I personally did not assume anywhere in this thread that the number was greater than 580. I was rather critical, actually, and conjectured that even if you were to double the number of those saved, it still wouldn’t compare with the vast numbers being murdered. But the reason they choose to be optimistic is simple: The feedback they get from people driving by suggests that other, more shy people experience similar emotion but do not stop and talk about it.

They would send out stories about encounters with people driving by: police, on and off duty; women who’d had abortions, or almost had them; I remember reading one story of a woman with a toddler in the passenger seat who said that, thanks to a previous rally they had, she decided to keep her son (whom she now loves dearly), and began crying as she recounted that, if it wasn’t for them, she would have had him killed.

So basically, the people who are outside the abortion facility serve as a witness for those driving by, and when one sees a car drive up, pause, and keep driving, one can only wonder, “What was that all about?” And, since these people tend to be fairly cheerful people, since Christianity has perhaps the best system in the world of positive philosophy (namely, one positing that love, justice and mercy are personified and are the foundation of the universe), they tend to be optimistic and hope for the best.

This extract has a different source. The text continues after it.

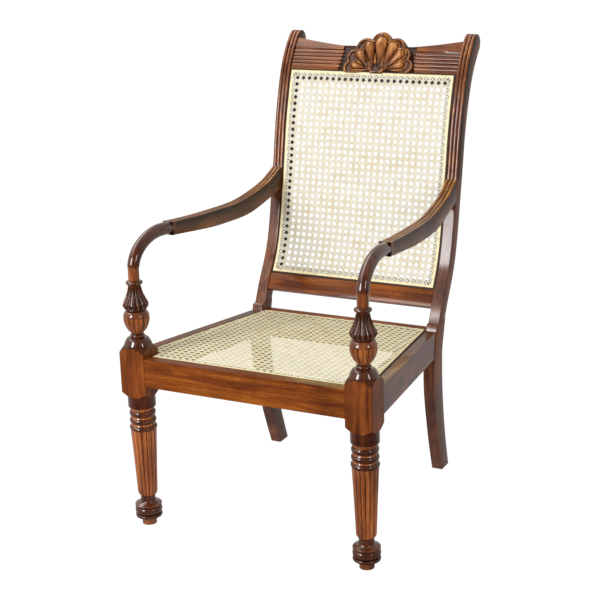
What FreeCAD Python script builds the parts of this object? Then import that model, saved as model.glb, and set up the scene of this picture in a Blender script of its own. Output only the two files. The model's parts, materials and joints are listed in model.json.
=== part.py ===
import FreeCAD, Part
import math
import os
from FreeCAD import Vector

# A planter's armchair: two turned front posts, two sawn rear legs that run up
# into the back, a caned back panel, a loose caned seat and two swept arms.
# While it is built, y is zero on the axes of the front posts and the front
# faces -Y. Everything is moved to its own middle before it is written.

# Stance
post_spread = 540.0
back_spread = 488.0
seat_above_block_foot = 96.5
seat_slope_angle = 3.7

# Front posts
block_side = 61.3
block_foot_height = 308.0
block_height = 118.0
peg_radius = 11.5
peg_flare = 2.1
peg_height = 11.0
dish_radius = 29.0
dish_height = 15.0
foot_waist_radius = 26.0
bun_radius = 30.4
bun_height = 20.0
disc_radius = 29.0
disc_height = 11.0
disc_rim = 2.5
neck_radius = 17.7
neck_height = 14.0
taper_low_radius = 21.9
taper_round_height = 16.0
taper_top_radius = 28.4
cap_ring_radius = 30.1
cap_ring_height = 19.0
ring_radius = 29.0
ring_height = 18.5
ring_neck_radius = 25.5
drum_height = 26.0
drum_groove = 2.5
leg_reed_count = 16
reed_swell_share = 0.32

# Turned arm supports above the blocks
dome_height = 21.0
dome_top_radius = 22.4
dome_swell = 2.6
collar_neck_radius = 14.2
collar_neck_height = 10.0
urn_height = 48.0
urn_radius = 28.3
urn_shares = [(0.0, 0.54), (0.12, 0.62), (0.40, 0.86), (0.68, 1.0), (0.86, 0.98), (1.0, 0.76)]
groove_radius = 20.0
groove_height = 4.0
vase_height = 55.0
vase_radius = 27.9
vase_shares = [(0.0, 0.74), (0.07, 0.86), (0.26, 1.0), (0.50, 0.73), (0.72, 0.58), (1.0, 0.50)]
lobe_count = 16
collar_radius = 18.9
collar_height = 9.0
post_end_radius = 12.0
post_end_height = 12.0
post_tenon_radius = 7.0
post_tenon_length = 22.0

# Rear legs, from the floor to the top of the back
stile_width = 27.0
foot_tuck = 8.0
waist_y = 455.0
waist_drop = 86.0
leg_sweep = 75.0
leg_depth = 56.0
# Rows of sweep, height and depth, from the waist down to the foot
leg_shares = [(0.0, 1.0, 0.98), (0.04, 0.83, 1.0), (0.28, 0.55, 0.92), (0.61, 0.27, 0.84), (1.0, 0.0, 0.77)]
ledge_drop = 18.5
ledge_y = 475.0
ledge_depth = 12.0
stile_rise = 641.0
stile_reach = 236.0
stile_depth = 34.0
# Rows of reach, rise and depth, from the ledge up to the rolled top
stile_shares = [
    (0.0, 0.0, 1.0), (0.093, 0.069, 1.0), (0.267, 0.178, 1.0), (0.373, 0.287, 1.0),
    (0.445, 0.412, 1.0), (0.517, 0.537, 1.0), (0.572, 0.646, 1.0), (0.661, 0.771, 1.05),
    (0.767, 0.880, 1.2), (0.898, 0.958, 1.32), (1.0, 1.0, 1.32),
]
top_roll = 17.0

# Seat rails and their joints
rail_height = 64.0
rail_thickness = 23.5
rail_setback = 1.5
back_rail_thickness = 18.0
back_rail_y = 489.5
tenon_thickness = 10.0
tenon_shoulder = 9.0
rail_tenon_length = 36.0
leg_tenon_length = 20.0

# Back: crest rail, lower rail and their tenons
crest_setback = 4.0
crest_thickness = 22.0
crest_height = 72.0
crest_end_drop = 10.0
crest_dip = 16.0
crest_dip_half_width = 88.0
crest_sag_share = 0.42
lower_rail_rise = 16.5
lower_rail_height = 36.0
lower_rail_setback = 2.0
lower_rail_thickness = 22.0
back_tenon_length = 18.0
back_tenon_thickness = 9.0
back_tenon_shoulder = 7.0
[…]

And all that says nothing about the effects of prayer, which I myself know essentially nothing about; priests have mentioned that the drive behind the abortion industry and abortion media is demonic, and that prayer is more powerful than anything else we can do. So people who simply wake up one morning and realize that the swelling inside of them is a person, not a parasitic lump of tissue, could have been directly affected by the 40 Days for Life prayers. So when they say that “only 580 saved that we know about,” what they are saying is true, precisely that: They know of 580 because the mothers told them they had changed their minds, etc., but it is fair to argue that the number is higher, due to the positive influence (and, if God is real, then positive power) these people exerted.

I say positive influence because they typically – from what I read, appearances – do more than simply pray and hold up signs. They give counsel, provide resources for many women – I keep hearing that no woman wants her pregnancy to be destroyed, even if she isn’t aware that it’s a person – rather, she goes because she feels pressured and helpless: She’s still in school, she can’t afford him, she’s all alone.

I’ve heard it is not uncommon for a student health insurance plan to become invalid should the student become pregnant (or a mother), for example, so these factors are often related. Or, something will pay for the abortion, but will not pay to help raise the child.

So it is a positive influence in that these people enable her to choose to keep the child, when she previously felt unable to make that choice.

Hope this answers your question, tammy57!